OAuth-style errors the CLI must handle:

Error Meaning
authorization_pending Wait interval seconds and poll again.
slow_down Polled inside interval. Back off.
expired_token device_code unknown, expired, or already exchanged.
access_denied Operator clicked Deny.

Suspending a user invalidates access and refresh tokens on their next use (the bearer middleware joins through users.suspended_at). The next device-flow poll, token refresh, or /agent/enroll fails until the user is unsuspended. Any client certificate already minted for that user can still authenticate to orlop-server until its one-hour expiry because the server does not call back to the control plane on each data-plane request.

Terminal window
orlop-control user suspend --email alice@acme.example

To revoke a single token without suspending the user, set access_tokens.revoked_at = now() for that row. There is no API endpoint for this under the MVP — go through the database.

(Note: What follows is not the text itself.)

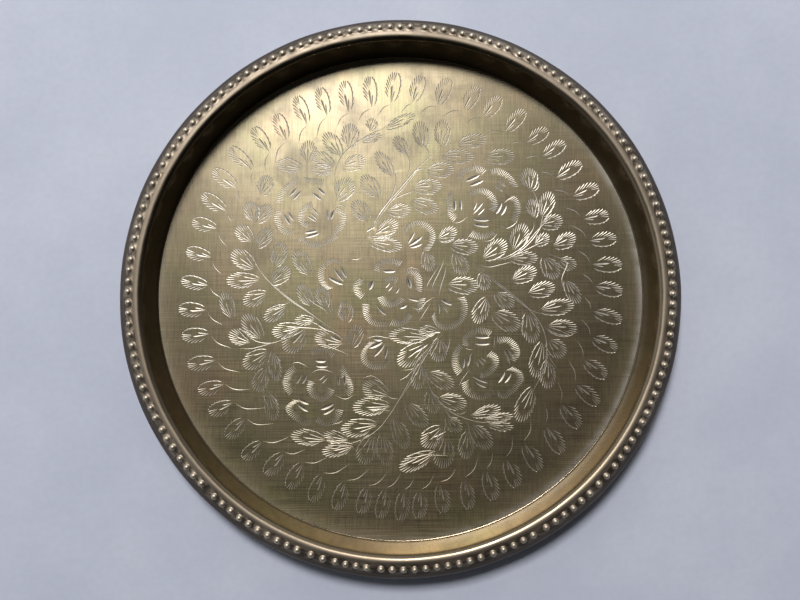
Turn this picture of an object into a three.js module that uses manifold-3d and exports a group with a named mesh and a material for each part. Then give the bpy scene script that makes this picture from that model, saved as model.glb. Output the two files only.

  • Provisioning Auth0/Dex per environment + per tenant is a significant operational surface for a hosted MVP that needs to authorise exactly one human action: “approve this CLI login”.
  • The device-flow endpoints are RFC 8628-shaped, so the CLI does not need to change when we eventually swap in an OIDC provider.
  • The data model already separates user identity (users row) from bearer credentials (access_tokens row). An OIDC integration would populate the users row from an id_token’s email claim and then mint the same opaque bearer token; nothing downstream of /agent/enroll changes.
  • HSM-backed root key (AWS KMS / GCP Cloud KMS / Cloud HSM). The package’s secrets.Backend interface is the integration point: an HSM-backed implementation would replace Filesystem for the root key path while the rest of the CA package stays unchanged.
  • CRL / OCSP. Rotation is the revocation primitive in the MVP.
  • Stronger SSO for the approval page. The seedable admin session is enough for the MVP; full Auth0/OIDC is a swap, not a rewrite.